But the healing was an end in itself for 9 of the lepers. Their only focus was that God had healed them. They did not follow this gift where it pointed. Back to Jesus. Remember the leper had returned glorying GOD but at whose feet did he fall? Jesus'. The point is he recognized Jesus as God in flesh and blood, and this was more important to him than even his being healed.

Friends, this unique American holiday called Thanksgiving can make the gifts of God an end in themselves. It can give you what Luther called a "fools sense of blessedness." A fools sense of blessedness comes from things not from God. The 9 who did not come back had their sense of blessedness from being healed. The 1 who came back and collapsed at the feet of Jesus had His sense of blessedness from God in flesh and blood.

Luther explained it this way, "One must trust neither IN temporary nor in spiritual goods, but THROUGH temporal and spiritual things in God alone. So one does not look at air and light but THROUGH air and light at an object." The 9 focused on the air and light ignoring the true object of their worship and thanks. The 1 looked through the healing to the One who worked it, God in Christ.

I am calling on you today not to count your blessings but to look through them. Don't be satisfied with a fools sense of blessing. Look through your blessings all the way to God in Christ. Look through all that you have received this year to the Christ behind it. Then the gifts of God will not be an end in themselves, and then even if you lack such gifts your heart will still be thankful. You know Jesus didn't heal every leper He met, and not every year has lots of good things. Many have more sickness, troubles, and turmoil than gifts. So if we focus on gifts, we'll have to focus on the lack of them too.

It's true; the presence of many gifts or one great one may block our view of Jesus, but so also can the lack of them cloud our view. That's why we are to look past our gifts, or the lack of them, and focus on God in Christ. This is what the prophet Habakkuk does. Listen how he does this: "Even if the fig tree does not bloom and the vines have no grapes, even if the olive tree fails to produce and the fields yield no food, even if the sheep pen is empty and the stalls have no cattle, even then, I will be happy with the Lord. I will truly find joy in God, who saves me." Habakkuk looks THROUGH what he doesn't have to the God who saves him.

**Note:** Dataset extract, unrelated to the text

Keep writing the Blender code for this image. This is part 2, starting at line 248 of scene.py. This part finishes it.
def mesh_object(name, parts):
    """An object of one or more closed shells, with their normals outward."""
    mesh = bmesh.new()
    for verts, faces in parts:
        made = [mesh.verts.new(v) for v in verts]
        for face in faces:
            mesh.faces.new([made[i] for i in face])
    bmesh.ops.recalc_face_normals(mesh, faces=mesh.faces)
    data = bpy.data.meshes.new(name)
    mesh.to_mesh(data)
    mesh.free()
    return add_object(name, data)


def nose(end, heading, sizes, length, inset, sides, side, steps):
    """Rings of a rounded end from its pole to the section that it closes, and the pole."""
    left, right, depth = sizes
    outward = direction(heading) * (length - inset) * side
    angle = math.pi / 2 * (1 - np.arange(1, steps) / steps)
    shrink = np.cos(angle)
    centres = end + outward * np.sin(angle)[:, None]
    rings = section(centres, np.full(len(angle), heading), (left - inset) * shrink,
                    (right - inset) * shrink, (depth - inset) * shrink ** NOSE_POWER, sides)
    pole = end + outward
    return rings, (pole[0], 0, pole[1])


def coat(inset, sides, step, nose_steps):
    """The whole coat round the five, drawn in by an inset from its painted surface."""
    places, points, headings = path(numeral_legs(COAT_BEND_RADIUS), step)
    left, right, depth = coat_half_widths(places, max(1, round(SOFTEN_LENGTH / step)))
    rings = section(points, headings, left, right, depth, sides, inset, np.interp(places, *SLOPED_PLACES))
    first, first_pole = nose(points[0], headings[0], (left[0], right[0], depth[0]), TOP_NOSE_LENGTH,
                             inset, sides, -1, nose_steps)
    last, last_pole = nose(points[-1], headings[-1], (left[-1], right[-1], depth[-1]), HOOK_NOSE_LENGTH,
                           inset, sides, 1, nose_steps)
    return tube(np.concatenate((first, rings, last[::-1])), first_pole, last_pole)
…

From all that I've said, you should be able to see what Jesus is really saying when He asks, "Where are the nine?" He isn't being petty; He's wondering out loud why His gift to them did not draw them back to Him. You can see this in the rhetorical question Jesus asks, "Were not all 10 cleansed?" Jesus is amazed. Could it be that His power failed to miraculously heal all of them? Was only 1 out of 10 healed while 9 were left in their living death? Did they fail to receive His gift? Is that why they did not return?

And so I ask you? Did you fail to receive the gifts of the Lord Jesus Christ this year? Did He fail to beat your heart, feed your kids, or fill your mouth with good things? Can you see that through these things your Jesus is calling you to Himself? Can you see that He doesn't want you to stop at the gift but move on to the Giver?.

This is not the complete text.